W ostatniej chwili do wyjściowej jedenastki na mecz Lechią Tomaszów Mazowiecki wskoczył młodzieżowiec Jakub Rogalski. Gracz rozegrał w niedzielę pełne 90 minut.
Redakcja: Za sprawą choroby Michała Wrzesinskiego wystąpiłeś od pierwszej minuty. Jesteś zadowolony ze swojego występu?
Jakub Rogalski: Na pewno cieszy fakt kolejnych rozegranych minut. W pewnym stopniu mogę być zadowolony ze swojego występu, ale w kilku sytuacjach z pewnością mogłem zachować się lepiej i podjąć kilka lepszych decyzji. Jestem jednak pewien, że z czasem poprawię te elementy i moja gra będzie wyglądała lepiej.
Trener z pewnością uczulał was na kilka aspektów w grze Lechii. W jakim stopniu udało wam się zrealizować przedmeczowe założenia?
– Oczywiście przytrafiały nam się w trakcie tego meczu jakieś błędy. Sądzę jednak, że Lechia nie stworzyła sobie za wiele dobrych okazji do zdobycia bramki i to my mogliśmy wygrać to spotkanie.
Latem w Aleksandrowie przegraliście 2:3, to dodatkowo was motywowało, aby się zrewanżować?
– Czy ja wiem, są co prawda czasami spotkania, gdzie motywacja jest na szczególnym poziomie.

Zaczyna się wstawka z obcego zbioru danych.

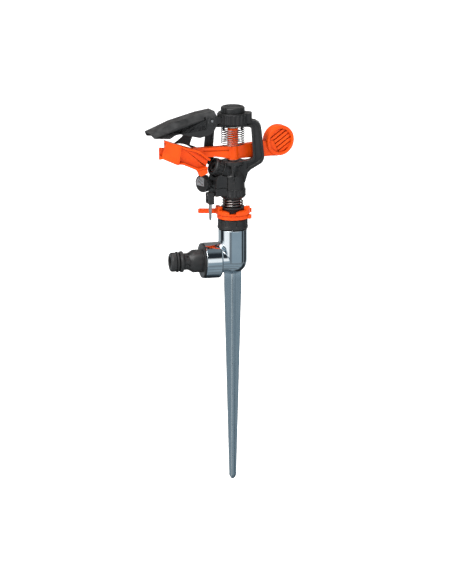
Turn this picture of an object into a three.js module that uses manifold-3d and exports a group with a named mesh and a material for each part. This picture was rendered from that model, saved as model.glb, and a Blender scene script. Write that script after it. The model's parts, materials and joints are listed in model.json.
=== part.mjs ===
import * as THREE from "three";
import { mergeVertices } from "three/addons/utils/BufferGeometryUtils.js";
import Module from "manifold-3d";

// A pulse sprinkler: a rotating plastic head on a die-cast elbow with a ground spike.
// Millimetres, +Z up. The origin is on the spike's axis, where the spike leaves the elbow.
// The hose nipple points along -X. The head's own frame is turned about Z, and its jet runs along -X.

const wasm = await Module();
wasm.setup();

// ---- driving dimensions ----

const gap = 0.3; // between pieces that rest on or sit in each other
const runGap = 0.25; // radial, between a shaft and what turns on it

const spike = {
  length: 166.7, topWidth: 14.6, tipWidth: 5.8, topDepth: 9.2, tipDepth: 5, rib: 2.4, point: 8,
};
const elbow = { tubeRadius: 11.95, boreRadius: 9, tubeTop: 45.4, socketAxis: 19.6 };
const socket = {
  radius: 14.9, mouth: 24.9, length: 13.9, neckRadius: 10.8, threadRadius: 10.5, threadDepth: 13,
};
const nipple = { flangeRadius: 14.5, flange: 1.8, shoulderRadius: 9.75, neckRadius: 6.95, noseRadius: 8 };
const nippleEnds = {
  length: 28.4, boreRadius: 4.8, ridgeRadius: 8.85, oRing: 1, grooveRadius: 6.6, grooveBack: 7.4,
};

const nut = { radius: 12.4, rimRadius: 12.7, height: 8.2, sleeveRadius: 9.2, spigot: 6 };
const gasket = { thickness: 0.8, inletThickness: 1.6 };
const lowerRing = { outer: 13.1, height: 3.5, tab: 16 };
const upperRing = { outer: 14.3, height: 3.6, lobe: 3.2 };
const stopFinger = { reach: 28.6, width: 3.7, upperAngle: 166, lowerAngle: 76 };

const stem = { radius: 6.4, boreRadius: 4.6, flangeClear: 0.8, flange: 2.4, washer: 1.2, engage: 12 };
const springSeat = { clear: 0.25, rim: 1.1, overSleeve: 0.95, thickness: 2 };
const bearingSpring = { clear: 0.9, wire: 0.75, height: 7, turns: 2.75 };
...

Nie mniej jednak jesteśmy profesjonalistami i do każdego meczu podchodzimy zmotywowani, w pełni zaangażowani i dajemy z siebie wszystko.
Czego twoim zdaniem zabrakło, aby z Tomaszowa wrócić chociaż z punktem?
– Przede wszystkim zabrakło nam skuteczności, dokładności i spokoju pod bramką rywala. Mieliśmy swoje sytuacje, ale nie udało nam się niestety ich wykorzystać.
Uważasz, że Lechia z obecną dyspozycją może liczyć się w grze o awans?
– Nie sądzę. Ich dyspozycja raczej im na to nie pozwoli. My byliśmy lepszym zespołem w tym spotkaniu.
Kolejny mecz za dwa tygodnie. Nad czym uważasz musicie teraz szczególnie popracować?
– Nie ma chyba konkretnego elementu nad którym musimy popracować. Będziemy pracowali nad każdym aspektem gry. Jestem pewny, że stać nas na lepszą grę.